MATERIAL:

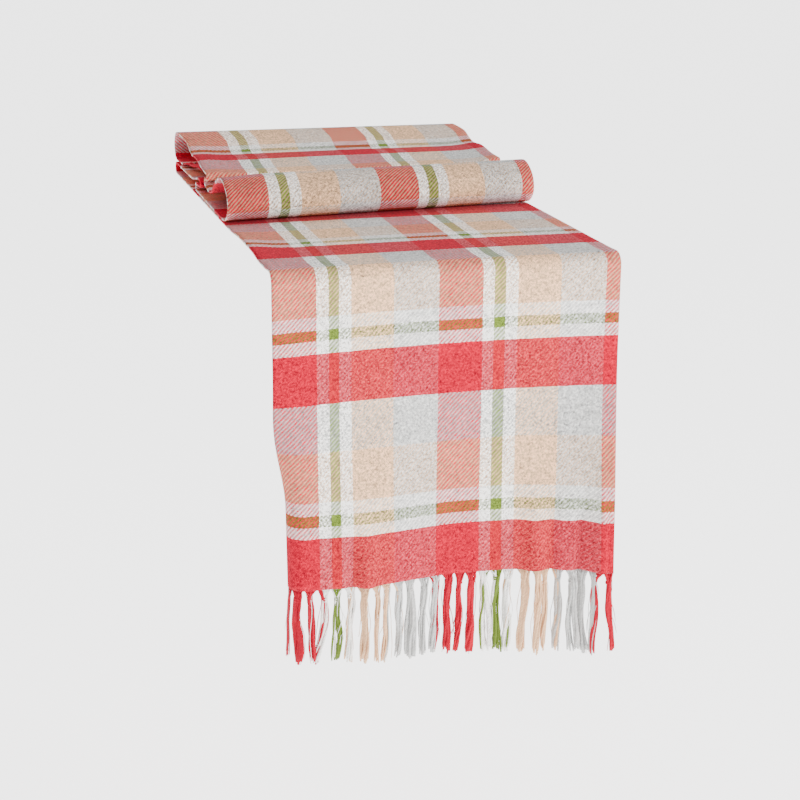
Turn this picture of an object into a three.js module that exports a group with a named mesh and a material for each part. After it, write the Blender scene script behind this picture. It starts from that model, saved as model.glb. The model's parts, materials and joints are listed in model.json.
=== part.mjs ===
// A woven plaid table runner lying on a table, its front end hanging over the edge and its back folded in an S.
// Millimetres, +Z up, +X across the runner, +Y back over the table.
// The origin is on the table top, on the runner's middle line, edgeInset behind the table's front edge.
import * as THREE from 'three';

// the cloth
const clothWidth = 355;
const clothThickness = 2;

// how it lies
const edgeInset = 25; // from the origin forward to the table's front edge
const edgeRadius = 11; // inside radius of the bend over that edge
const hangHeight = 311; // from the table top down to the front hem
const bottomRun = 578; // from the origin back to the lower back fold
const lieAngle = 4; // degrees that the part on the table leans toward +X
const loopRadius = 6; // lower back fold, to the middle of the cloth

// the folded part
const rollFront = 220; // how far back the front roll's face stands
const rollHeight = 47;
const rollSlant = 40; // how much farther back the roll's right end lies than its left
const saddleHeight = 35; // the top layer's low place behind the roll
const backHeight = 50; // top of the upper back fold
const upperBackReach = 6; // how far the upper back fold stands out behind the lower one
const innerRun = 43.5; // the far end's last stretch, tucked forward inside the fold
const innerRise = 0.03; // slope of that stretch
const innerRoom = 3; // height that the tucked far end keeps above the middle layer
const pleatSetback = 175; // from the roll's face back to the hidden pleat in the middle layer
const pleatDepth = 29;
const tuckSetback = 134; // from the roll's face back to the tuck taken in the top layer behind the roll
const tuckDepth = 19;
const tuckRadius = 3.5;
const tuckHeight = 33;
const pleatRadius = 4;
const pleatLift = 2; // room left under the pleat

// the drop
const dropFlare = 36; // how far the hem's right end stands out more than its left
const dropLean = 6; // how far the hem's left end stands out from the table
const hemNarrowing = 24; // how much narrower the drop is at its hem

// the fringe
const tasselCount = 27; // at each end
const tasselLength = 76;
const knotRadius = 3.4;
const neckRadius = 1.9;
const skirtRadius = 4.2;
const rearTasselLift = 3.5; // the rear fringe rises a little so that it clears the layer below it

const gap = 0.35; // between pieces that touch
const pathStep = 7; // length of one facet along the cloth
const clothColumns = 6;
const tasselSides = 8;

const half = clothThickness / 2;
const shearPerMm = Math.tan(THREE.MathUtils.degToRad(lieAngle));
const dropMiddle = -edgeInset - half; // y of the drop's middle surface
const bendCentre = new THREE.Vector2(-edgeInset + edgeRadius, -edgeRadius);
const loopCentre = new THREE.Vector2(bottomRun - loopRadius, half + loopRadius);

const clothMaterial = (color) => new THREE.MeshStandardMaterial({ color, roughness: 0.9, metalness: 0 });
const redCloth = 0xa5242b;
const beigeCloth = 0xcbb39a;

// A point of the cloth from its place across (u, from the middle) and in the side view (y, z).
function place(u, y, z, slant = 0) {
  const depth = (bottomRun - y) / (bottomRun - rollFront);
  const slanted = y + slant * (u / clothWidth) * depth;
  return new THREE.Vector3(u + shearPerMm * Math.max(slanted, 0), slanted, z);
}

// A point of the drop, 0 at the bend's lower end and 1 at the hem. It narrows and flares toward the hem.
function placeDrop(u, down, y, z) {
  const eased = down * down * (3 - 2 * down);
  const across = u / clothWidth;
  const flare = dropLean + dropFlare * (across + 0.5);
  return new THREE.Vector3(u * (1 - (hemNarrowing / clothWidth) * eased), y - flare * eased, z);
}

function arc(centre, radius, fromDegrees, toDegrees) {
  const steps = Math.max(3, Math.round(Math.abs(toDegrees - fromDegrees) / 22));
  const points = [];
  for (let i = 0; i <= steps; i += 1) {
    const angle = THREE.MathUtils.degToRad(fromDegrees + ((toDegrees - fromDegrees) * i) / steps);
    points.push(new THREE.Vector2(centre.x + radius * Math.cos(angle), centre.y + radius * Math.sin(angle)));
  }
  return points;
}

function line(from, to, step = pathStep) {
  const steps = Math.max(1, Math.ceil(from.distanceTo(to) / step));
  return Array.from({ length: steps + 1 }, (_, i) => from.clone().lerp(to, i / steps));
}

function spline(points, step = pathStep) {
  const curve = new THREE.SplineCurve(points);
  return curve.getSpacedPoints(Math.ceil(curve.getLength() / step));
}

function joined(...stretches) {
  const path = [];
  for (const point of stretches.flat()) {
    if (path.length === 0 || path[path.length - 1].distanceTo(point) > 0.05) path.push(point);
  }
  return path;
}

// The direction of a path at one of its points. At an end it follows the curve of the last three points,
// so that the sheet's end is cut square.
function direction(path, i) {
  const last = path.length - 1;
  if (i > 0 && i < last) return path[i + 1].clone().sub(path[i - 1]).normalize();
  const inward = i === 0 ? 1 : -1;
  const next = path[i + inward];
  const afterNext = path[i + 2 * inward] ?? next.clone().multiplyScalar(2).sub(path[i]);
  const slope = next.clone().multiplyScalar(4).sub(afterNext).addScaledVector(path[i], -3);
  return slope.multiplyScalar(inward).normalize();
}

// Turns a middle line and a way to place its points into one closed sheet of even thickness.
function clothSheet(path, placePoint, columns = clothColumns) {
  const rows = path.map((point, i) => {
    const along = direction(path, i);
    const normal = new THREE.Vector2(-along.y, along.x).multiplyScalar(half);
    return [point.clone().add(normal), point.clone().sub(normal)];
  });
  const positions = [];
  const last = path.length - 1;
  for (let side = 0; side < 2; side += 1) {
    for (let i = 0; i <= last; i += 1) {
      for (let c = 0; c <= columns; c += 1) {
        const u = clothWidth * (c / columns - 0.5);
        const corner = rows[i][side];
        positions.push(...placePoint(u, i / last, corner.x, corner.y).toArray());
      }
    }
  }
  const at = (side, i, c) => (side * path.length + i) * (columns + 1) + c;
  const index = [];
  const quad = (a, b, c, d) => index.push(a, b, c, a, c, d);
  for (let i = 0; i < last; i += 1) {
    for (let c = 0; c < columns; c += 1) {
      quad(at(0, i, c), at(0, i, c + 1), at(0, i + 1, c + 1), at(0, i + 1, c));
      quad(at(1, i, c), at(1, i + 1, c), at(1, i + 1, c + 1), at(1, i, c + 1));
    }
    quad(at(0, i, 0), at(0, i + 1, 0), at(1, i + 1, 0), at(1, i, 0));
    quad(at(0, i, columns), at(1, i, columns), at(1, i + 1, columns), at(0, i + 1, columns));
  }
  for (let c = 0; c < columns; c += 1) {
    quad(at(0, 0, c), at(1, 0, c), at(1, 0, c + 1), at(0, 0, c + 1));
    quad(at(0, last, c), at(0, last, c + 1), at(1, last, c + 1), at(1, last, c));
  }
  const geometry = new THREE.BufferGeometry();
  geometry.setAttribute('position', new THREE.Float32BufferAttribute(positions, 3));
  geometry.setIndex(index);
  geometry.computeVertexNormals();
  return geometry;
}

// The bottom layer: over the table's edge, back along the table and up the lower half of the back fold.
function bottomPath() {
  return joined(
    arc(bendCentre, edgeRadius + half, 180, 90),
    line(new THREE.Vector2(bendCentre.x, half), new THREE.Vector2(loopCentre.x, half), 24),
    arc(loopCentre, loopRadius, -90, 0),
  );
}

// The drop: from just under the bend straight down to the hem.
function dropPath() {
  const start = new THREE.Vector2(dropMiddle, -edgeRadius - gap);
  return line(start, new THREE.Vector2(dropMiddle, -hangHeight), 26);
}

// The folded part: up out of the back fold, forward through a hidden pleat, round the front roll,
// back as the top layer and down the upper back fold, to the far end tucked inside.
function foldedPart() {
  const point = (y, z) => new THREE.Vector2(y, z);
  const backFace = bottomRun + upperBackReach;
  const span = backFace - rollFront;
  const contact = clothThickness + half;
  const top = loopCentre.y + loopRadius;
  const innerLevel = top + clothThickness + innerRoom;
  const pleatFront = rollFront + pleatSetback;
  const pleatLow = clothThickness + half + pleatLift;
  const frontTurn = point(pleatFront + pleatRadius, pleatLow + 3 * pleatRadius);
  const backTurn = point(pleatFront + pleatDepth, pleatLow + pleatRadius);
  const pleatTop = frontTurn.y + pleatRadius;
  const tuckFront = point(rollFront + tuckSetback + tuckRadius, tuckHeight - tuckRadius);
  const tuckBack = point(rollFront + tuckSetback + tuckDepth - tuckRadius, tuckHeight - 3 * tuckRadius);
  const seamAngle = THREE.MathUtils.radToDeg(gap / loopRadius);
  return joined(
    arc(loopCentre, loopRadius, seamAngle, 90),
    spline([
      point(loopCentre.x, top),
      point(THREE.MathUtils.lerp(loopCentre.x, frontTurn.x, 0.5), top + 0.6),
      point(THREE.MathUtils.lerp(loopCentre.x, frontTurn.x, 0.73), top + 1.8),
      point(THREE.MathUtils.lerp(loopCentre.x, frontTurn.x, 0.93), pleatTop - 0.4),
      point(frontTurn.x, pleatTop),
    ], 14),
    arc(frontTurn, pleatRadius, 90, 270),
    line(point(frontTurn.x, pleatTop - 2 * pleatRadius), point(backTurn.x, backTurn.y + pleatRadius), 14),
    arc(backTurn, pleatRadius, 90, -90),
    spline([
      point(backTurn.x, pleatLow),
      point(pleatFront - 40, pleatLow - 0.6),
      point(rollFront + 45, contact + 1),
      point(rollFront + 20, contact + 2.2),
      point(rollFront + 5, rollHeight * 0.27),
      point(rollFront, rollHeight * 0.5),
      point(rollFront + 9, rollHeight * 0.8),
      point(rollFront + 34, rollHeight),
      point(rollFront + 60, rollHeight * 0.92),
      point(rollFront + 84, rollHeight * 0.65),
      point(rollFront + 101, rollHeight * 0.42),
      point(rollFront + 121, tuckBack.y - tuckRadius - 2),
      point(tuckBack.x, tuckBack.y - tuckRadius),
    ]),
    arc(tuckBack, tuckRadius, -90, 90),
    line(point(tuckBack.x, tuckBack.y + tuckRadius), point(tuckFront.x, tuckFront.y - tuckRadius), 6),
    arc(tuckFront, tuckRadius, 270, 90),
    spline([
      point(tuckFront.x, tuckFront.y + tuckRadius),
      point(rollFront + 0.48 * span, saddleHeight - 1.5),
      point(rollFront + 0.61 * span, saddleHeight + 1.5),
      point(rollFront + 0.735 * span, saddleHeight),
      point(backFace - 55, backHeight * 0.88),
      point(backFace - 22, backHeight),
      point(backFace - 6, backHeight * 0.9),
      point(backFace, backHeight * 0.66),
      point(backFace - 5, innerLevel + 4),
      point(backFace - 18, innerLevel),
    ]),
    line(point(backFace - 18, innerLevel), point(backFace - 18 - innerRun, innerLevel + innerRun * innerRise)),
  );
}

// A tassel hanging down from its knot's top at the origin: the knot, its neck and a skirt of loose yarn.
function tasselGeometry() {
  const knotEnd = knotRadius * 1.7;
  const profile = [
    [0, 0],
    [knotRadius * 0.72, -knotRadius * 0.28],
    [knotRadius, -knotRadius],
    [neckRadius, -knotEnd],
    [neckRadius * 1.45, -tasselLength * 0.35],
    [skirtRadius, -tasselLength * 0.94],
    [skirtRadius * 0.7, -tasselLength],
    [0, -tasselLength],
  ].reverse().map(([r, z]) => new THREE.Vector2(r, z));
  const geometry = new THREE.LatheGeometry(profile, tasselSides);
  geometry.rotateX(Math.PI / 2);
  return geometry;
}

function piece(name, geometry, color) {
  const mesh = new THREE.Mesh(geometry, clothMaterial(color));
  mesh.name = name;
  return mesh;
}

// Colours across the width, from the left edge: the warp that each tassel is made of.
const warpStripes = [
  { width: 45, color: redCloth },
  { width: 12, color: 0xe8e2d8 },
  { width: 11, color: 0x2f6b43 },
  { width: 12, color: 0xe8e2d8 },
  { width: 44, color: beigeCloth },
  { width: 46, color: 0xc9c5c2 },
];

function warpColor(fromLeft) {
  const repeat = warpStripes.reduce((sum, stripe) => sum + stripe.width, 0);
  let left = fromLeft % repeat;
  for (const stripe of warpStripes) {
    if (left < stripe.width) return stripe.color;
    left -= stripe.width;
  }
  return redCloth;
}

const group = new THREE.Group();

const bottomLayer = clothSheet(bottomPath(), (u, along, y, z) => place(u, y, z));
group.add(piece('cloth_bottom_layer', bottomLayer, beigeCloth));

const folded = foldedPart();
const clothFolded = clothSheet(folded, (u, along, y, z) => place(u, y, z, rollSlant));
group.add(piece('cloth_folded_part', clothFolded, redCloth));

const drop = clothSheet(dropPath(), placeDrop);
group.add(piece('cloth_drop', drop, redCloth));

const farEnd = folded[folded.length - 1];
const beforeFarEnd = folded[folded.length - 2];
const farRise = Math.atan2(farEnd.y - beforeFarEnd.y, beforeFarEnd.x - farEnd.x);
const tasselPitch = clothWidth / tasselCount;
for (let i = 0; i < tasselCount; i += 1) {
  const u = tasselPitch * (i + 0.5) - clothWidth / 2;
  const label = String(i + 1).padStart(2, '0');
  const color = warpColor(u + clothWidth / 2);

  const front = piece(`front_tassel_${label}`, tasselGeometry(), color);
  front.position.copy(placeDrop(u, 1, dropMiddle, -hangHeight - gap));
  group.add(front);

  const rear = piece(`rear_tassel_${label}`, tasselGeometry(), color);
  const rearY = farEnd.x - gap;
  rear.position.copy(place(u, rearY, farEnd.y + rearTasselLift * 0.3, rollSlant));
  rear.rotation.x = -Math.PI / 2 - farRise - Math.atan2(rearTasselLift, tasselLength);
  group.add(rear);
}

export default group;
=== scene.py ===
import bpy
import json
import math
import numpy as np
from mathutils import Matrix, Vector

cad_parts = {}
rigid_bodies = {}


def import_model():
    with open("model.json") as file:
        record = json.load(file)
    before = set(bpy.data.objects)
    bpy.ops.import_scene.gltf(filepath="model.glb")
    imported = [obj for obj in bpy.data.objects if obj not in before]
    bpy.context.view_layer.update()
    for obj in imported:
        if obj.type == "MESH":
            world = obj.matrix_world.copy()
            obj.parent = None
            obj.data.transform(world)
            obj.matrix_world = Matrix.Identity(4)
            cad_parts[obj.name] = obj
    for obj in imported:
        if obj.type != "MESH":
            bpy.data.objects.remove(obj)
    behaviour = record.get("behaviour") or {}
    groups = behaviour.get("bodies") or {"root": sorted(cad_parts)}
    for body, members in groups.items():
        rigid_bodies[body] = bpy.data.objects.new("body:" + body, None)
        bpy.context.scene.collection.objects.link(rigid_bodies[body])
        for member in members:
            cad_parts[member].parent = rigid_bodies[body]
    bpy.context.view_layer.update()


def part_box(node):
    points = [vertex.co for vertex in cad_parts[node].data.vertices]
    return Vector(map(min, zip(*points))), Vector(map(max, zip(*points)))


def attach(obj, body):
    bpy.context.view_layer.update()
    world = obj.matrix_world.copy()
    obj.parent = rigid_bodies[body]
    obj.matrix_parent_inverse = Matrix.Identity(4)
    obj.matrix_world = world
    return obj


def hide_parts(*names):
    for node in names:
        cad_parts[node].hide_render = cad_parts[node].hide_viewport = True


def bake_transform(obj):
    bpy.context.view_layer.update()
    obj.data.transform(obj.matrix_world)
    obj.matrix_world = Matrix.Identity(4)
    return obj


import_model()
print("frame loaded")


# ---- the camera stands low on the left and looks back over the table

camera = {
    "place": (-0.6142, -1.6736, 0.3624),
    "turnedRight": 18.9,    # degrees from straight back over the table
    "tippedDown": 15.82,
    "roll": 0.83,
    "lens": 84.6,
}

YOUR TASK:
Reproduce exactly, and only, the lines from the one that contains "const group = new THREE.Group();" down to the one that contains "for body, members", both ends included.

RESPONSE FOR THIS EXERCISE:
const group = new THREE.Group();

const bottomLayer = clothSheet(bottomPath(), (u, along, y, z) => place(u, y, z));
group.add(piece('cloth_bottom_layer', bottomLayer, beigeCloth));

const folded = foldedPart();
const clothFolded = clothSheet(folded, (u, along, y, z) => place(u, y, z, rollSlant));
group.add(piece('cloth_folded_part', clothFolded, redCloth));

const drop = clothSheet(dropPath(), placeDrop);
group.add(piece('cloth_drop', drop, redCloth));

const farEnd = folded[folded.length - 1];
const beforeFarEnd = folded[folded.length - 2];
const farRise = Math.atan2(farEnd.y - beforeFarEnd.y, beforeFarEnd.x - farEnd.x);
const tasselPitch = clothWidth / tasselCount;
for (let i = 0; i < tasselCount; i += 1) {
  const u = tasselPitch * (i + 0.5) - clothWidth / 2;
  const label = String(i + 1).padStart(2, '0');
  const color = warpColor(u + clothWidth / 2);

  const front = piece(`front_tassel_${label}`, tasselGeometry(), color);
  front.position.copy(placeDrop(u, 1, dropMiddle, -hangHeight - gap));
  group.add(front);

  const rear = piece(`rear_tassel_${label}`, tasselGeometry(), color);
  const rearY = farEnd.x - gap;
  rear.position.copy(place(u, rearY, farEnd.y + rearTasselLift * 0.3, rollSlant));
  rear.rotation.x = -Math.PI / 2 - farRise - Math.atan2(rearTasselLift, tasselLength);
  group.add(rear);
}

export default group;
=== scene.py ===
import bpy
import json
import math
import numpy as np
from mathutils import Matrix, Vector

cad_parts = {}
rigid_bodies = {}


def import_model():
    with open("model.json") as file:
        record = json.load(file)
    before = set(bpy.data.objects)
    bpy.ops.import_scene.gltf(filepath="model.glb")
    imported = [obj for obj in bpy.data.objects if obj not in before]
    bpy.context.view_layer.update()
    for obj in imported:
        if obj.type == "MESH":
            world = obj.matrix_world.copy()
            obj.parent = None
            obj.data.transform(world)
            obj.matrix_world = Matrix.Identity(4)
            cad_parts[obj.name] = obj
    for obj in imported:
        if obj.type != "MESH":
            bpy.data.objects.remove(obj)
    behaviour = record.get("behaviour") or {}
    groups = behaviour.get("bodies") or {"root": sorted(cad_parts)}
    for body, members in groups.items():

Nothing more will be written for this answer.